Hawai'is Thousand Friends calls the maneuvering for "after-the-fact" approvals of additions at the park a "wholesale abuse" of the system, in its response to Clegg's draft environmental assessment. "Not obtaining a permit before a project (has) begun closes all opportunities to discuss adverse impacts to the environment," the organization stated.

Ray Greene, the park's general manager, says the park is cleaning up its permit violations so its owner doesn't run afoul of real estate disclosure laws when the property changes hands.

"We're trying to get any violation or irregularity that has occurred in the past taken care of," he said.

Besides, he and others point out, no major development can occur without a lengthy, public permitting process.

But such assurances have done little to allay the concerns of conservationists, who have monitored changes at the park since New York developer Christian Wolffer took ownership in 1996.

Fueling their suspicion is Mayor Jeremy Harris' apparent reluctance to meet with the Office of Hawaiian Affairs and the Audubon Society, both of whom want to be involved in plans for Waimea Falls Park.

Wolffer put the park up for sale last August for $25 million, and later placed it under bankruptcy protection. Harris and the Honolulu City Council have since moved to take over the property, through condemnation if necessary, and have set aside $5.2 million for the acquisition.

The Office of Hawaiian Affairs has moved to make an identical bid for the property.

Insiders are betting that the city will win the bidding war, and Clegg is helping clear the way for that transaction.

Clegg, a former pollster for Harris, says the permit problems predate the current owner, and need to be fixed. But he said the debate should focus on the area addressed in the permit application, and not meander into the park's cultural significance.

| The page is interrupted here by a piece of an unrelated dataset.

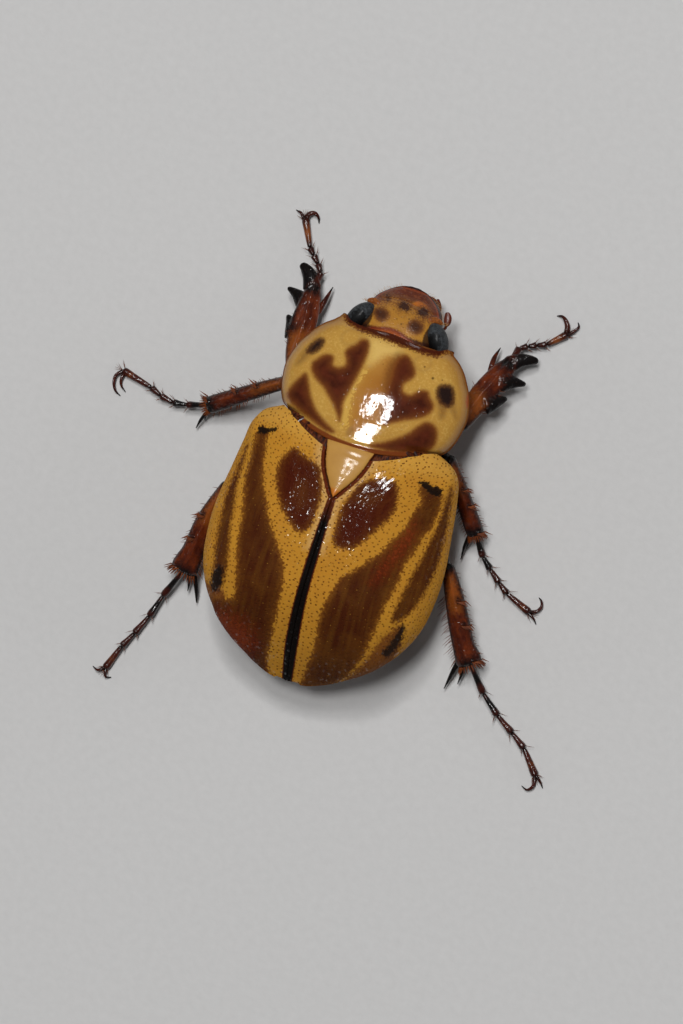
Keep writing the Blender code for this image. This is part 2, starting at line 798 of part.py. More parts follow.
# Legs, from the feet inwards, each length cut clear of the next one out.
for leg, sizes in LEGS.items():
    foot_rows = tarsus_rows(sizes["tibia"], sizes["tarsus"])
    foot = loft(f"{leg}_tarsus", limb_rings(foot_rows, 0, TARSUS_SIDES, True), beetle)
    rest_on_floor(foot.data)
    claws = []
    for rows in sizes["claws"]:
        claw_rows = [(centre, radius, radius) for centre, radius in rows]
        claws.append(loft("claw", limb_rings(claw_rows, 0, 6, True), cutters))
    combine(foot, claws, "UNION")
    made[foot.name] = foot

    shin = loft(f"{leg}_tibia", limb_rings(sizes["tibia"], 0, LIMB_SIDES, False), beetle)
    spines = [cone("spine", base, tip, radius, cutters) for base, tip, radius in sizes["cones"]]
    combine(shin, spines, "UNION")
    foot_sleeve = loft("sleeve", limb_rings(foot_rows[:3], GAP, TARSUS_SIDES, True), cutters)
    combine(shin, [cutter(foot_sleeve)], "DIFFERENCE")
    made[shin.name] = shin

    thigh = loft(f"{leg}_femur", limb_rings(sizes["femur"], 0, LIMB_SIDES, True), beetle)
    shin_sleeve = loft("sleeve", limb_rings(sizes["tibia"][:3], GAP, LIMB_SIDES, True), cutters)
    combine(thigh, [cutter(shin_sleeve)], "DIFFERENCE")
    made[thigh.name] = thigh


def thigh_sleeves(*legs):
    return [
        cutter(loft("sleeve", limb_rings(LEGS[leg]["femur"], GAP, LIMB_SIDES, True), cutters))
        for leg in legs
    ]


def coxae(centre, radii):
    """A pair of leg roots, one on each side of the middle line."""
    x, y, z = centre
    return [ellipsoid("coxa", (side * x, y, z), radii, cutters, 12, 8) for side in (-1, 1)]


# Body under the elytra, with grooves where the legs fold against it.
front, rear = METATHORAX_FRONT, METATHORAX_REAR
places = [front + (rear - front) * k / 8 for k in range(9)]
made["metathorax"] = trunk("metathorax", places, [0.0] * len(places), beetle)
combine(made["metathorax"], coxae(*MID_COXA) + coxae(*HIND_COXA), "UNION")
sleeves = thigh_sleeves("mid_left", "mid_right", "hind_left", "hind_right")
combine(made["metathorax"], sleeves, "DIFFERENCE")

places, drops = [], []
length = (ABDOMEN_REAR - (METATHORAX_REAR - GAP)) / STERNITES
for k in range(STERNITES):
    start = METATHORAX_REAR - GAP + length * k
    places += [start, start + 0.8 * length, start + 0.98 * length]
    drops += [0.0, STERNITE_STEP, STERNITE_STEP]
made["abdomen"] = trunk("abdomen", places, drops, beetle)
combine(made["abdomen"], thigh_sleeves("hind_left", "hind_right"), "DIFFERENCE")

made["prosternum"] = prosternum(beetle)
combine(made["prosternum"], coxae(*FORE_COXA), "UNION")
sleeves = thigh_sleeves("fore_left", "fore_right", "mid_left", "mid_right")
combine(made["prosternum"], sleeves, "DIFFERENCE")
made["pygidium"] = pygidium(beetle)

# Back: shield, scutellum and the two wing cases.
made["pronotum"] = pronotum(beetle)
made["scutellum"] = scutellum(beetle)
made["elytron_left"] = elytron("elytron_left", -1, beetle)
made["elytron_right"] = elytron("elytron_right", 1, beetle)

# Head with its eyes in sockets, its feelers and its mouthparts.
made["head"] = loft("head", oval_rings(HEAD, HEAD_POWER, HEAD_SIDES), beetle)
sockets = []
for side_name, side in (("left", -1), ("right", 1)):
    centre = (side * EYE_CENTRE[0], EYE_CENTRE[1], EYE_CENTRE[2])
    made[f"eye_{side_name}"] = ellipsoid(f"eye_{side_name}", centre, EYE_RADII, beetle)
    wider = tuple(radius + GAP for radius in EYE_RADII)
    sockets.append(cutter(ellipsoid("socket", centre, wider, cutters)))
combine(made["head"], sockets, "DIFFERENCE")


def feeler(side_name, side, turn):
    """A short stalk with its club of leaves, turned back under the cheek on the tucked side."""
    hinge = Vector(ANTENNA_STALK[0][0])
    rows_of = []
    for rows in (ANTENNA_STALK, ANTENNA_CLUB):
        placed = []
        for centre, radius in rows:
            point = Vector(centre) - hinge
            point.rotate(Matrix.Rotation(turn, 3, "Z"))
            point += hinge
            placed.append(((side * point.x, point.y, point.z), radius, radius))
        rows_of.append(placed)
    stalk = loft(f"antenna_{side_name}", limb_rings(rows_of[0], 0, 8, True), beetle)
    club = loft("club", limb_rings(rows_of[1], 0, 8, True), cutters)
    combine(stalk, [club], "UNION")
    return stalk


made["antenna_right"] = feeler("right", 1, 0.0)
made["antenna_left"] = feeler("left", -1, -TUCKED_TURN)

made["mouthparts"] = loft("mouthparts", oval_rings(MOUTH, HEAD_POWER, 12), beetle)
palps = []
for side in (-1, 1):
    rows = [((side * x, y, z), radius, radius) for (x, y, z), radius in PALP]
    palps.append(loft("palp", limb_rings(rows, 0, 6, True), cutters))
combine(made["mouthparts"], palps, "UNION")

# Each sub-part gets its own material, in the finish of its kind.
for name, obj in made.items():
    if name.startswith("eye"):
        colour, roughness = EYE_GREY, 0.2
    elif name.startswith(("elytron", "pronotum", "scutellum")):
        colour, roughness = YELLOW, 0.3
    elif name.endswith(("tarsus", "tibia")):
        colour, roughness = DARK_BROWN, 0.3
    else:
        colour, roughness = BROWN, 0.35
    obj.data.materials.clear()
    obj.data.materials.append(material(f"{name}_chitin", colour, roughness))
    obj.data.shade_smooth()
    obj.data.set_sharp_from_angle(angle=math.radians(40))
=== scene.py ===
import math
import random

import bmesh
import bpy
import numpy as np
from mathutils import Matrix, Vector


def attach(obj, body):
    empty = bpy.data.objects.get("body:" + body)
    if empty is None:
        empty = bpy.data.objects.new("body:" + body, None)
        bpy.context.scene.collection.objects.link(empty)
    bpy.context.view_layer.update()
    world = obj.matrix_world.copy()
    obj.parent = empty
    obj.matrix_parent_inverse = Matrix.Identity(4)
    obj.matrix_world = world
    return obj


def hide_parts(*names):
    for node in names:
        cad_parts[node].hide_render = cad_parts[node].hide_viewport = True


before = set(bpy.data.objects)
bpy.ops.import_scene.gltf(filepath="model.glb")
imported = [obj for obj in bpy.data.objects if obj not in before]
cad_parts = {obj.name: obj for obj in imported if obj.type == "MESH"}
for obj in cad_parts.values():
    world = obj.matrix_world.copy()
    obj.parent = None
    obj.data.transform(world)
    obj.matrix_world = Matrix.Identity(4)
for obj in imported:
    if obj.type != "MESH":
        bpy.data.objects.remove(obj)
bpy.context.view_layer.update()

# View
# The beetle is looked down on through a long lens. The camera leans nine degrees to the animal's
# right, and the body lies turned on the page. Lengths are body millimetres: +Y to the head,
# +X to the animal's right, +Z up from the floor.
MM = 0.001
CENTRE_SHIFT = 1.0
LOOK_AT = np.array((0.13, -2.13, 4.2))
DISTANCE = 240.0
LEAN = math.radians(9)
PAGE_TURN = math.radians(18)
LENS = 168.75
SENSOR = 36.0

sight = np.array((math.sin(LEAN), 0.0, math.cos(LEAN)))
plan_across = np.array((math.cos(LEAN), 0.0, -math.sin(LEAN)))
plan_along = np.array((0.0, 1.0, 0.0))


def to_row(point):
    """A body point in millimetres as a point of the model's frame in metres."""
    return Vector((point[0], point[1] + CENTRE_SHIFT, point[2])) * MM


camera = bpy.data.objects.new("camera", bpy.data.cameras.new("camera"))
bpy.context.scene.collection.objects.link(camera)
camera.data.lens = LENS
camera.data.sensor_width = SENSOR
page_right = math.sin(PAGE_TURN) * plan_along + math.cos(PAGE_TURN) * plan_across
page_up = math.cos(PAGE_TURN) * plan_along - math.sin(PAGE_TURN) * plan_across
turn = Matrix((page_right, page_up, sight)).transposed().to_4x4()
camera.matrix_world = Matrix.Translation(to_row(LOOK_AT + DISTANCE * sight)) @ turn
bpy.context.scene.camera = camera
bpy.context.scene.view_settings.view_transform = "Standard"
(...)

"They want us to do an archaeological survey of the whole 1,800 acres, and to talk about the activities and whether they're a proper use of the park," he said. "This is not the time or place to deal with questions about the cultural use of the park."

Still, the preserve has been elevated to sacred status by Hawaiians and conservationists, many of whom advocate staunch restrictions on activities in the area.

The Waimea Valley is O'ahu's last intact ahupua'a (land that stretches from the uplands to the sea), and was home to Hawaiian priests from at least the 11th century.

After Kamehameha the Great conquered O'ahu in 1797, he gave the valley to his adviser, high priest Hewahewa.

It remained in the hands of high priests until the Great Mahele, when crown lands were divided among the maka'ainana. The area turned into fishing and farming land in the 1800s, and was leased by a subsidiary of Castle & Cooke as a cattle ranch a century later.

The Bishop Corp. acquired the land in 1971, and under Charles Pietsch III, it opened its gates to the public in 1975. It went on to become O'ahu's third most popular tourist destination. Its 1974 permit application described its mission as creating a world-class botanical garden and wildlife sanctuary and protecting Hawaiian cultural sites.

At its peak in the late 1980s, the park saw 600,000 visitors a year. But attendance declined in the 1990s. In 1996, the attraction was saved from the auction block by Wolffer, a German whose group, Euro Investors, took on the $12 million Bank of Hawaii loan taken out by the Pietsch-owned Attractions Hawai'i.

Despite attempts to lure visitors with adventure attractions, attendance did not improve.

"It's been a money loser ever since Wolffer got it," Clegg said. As for the park's future, he said he doubts that development will sprout. But he doesn't have a crystal ball.

"First of all, nobody wants a hotel, and that's not permitted under the laws, Clegg said. "But in the broader sense, anything is possible. All legislators have to do is pass a law that says there can be development. The threat is always there."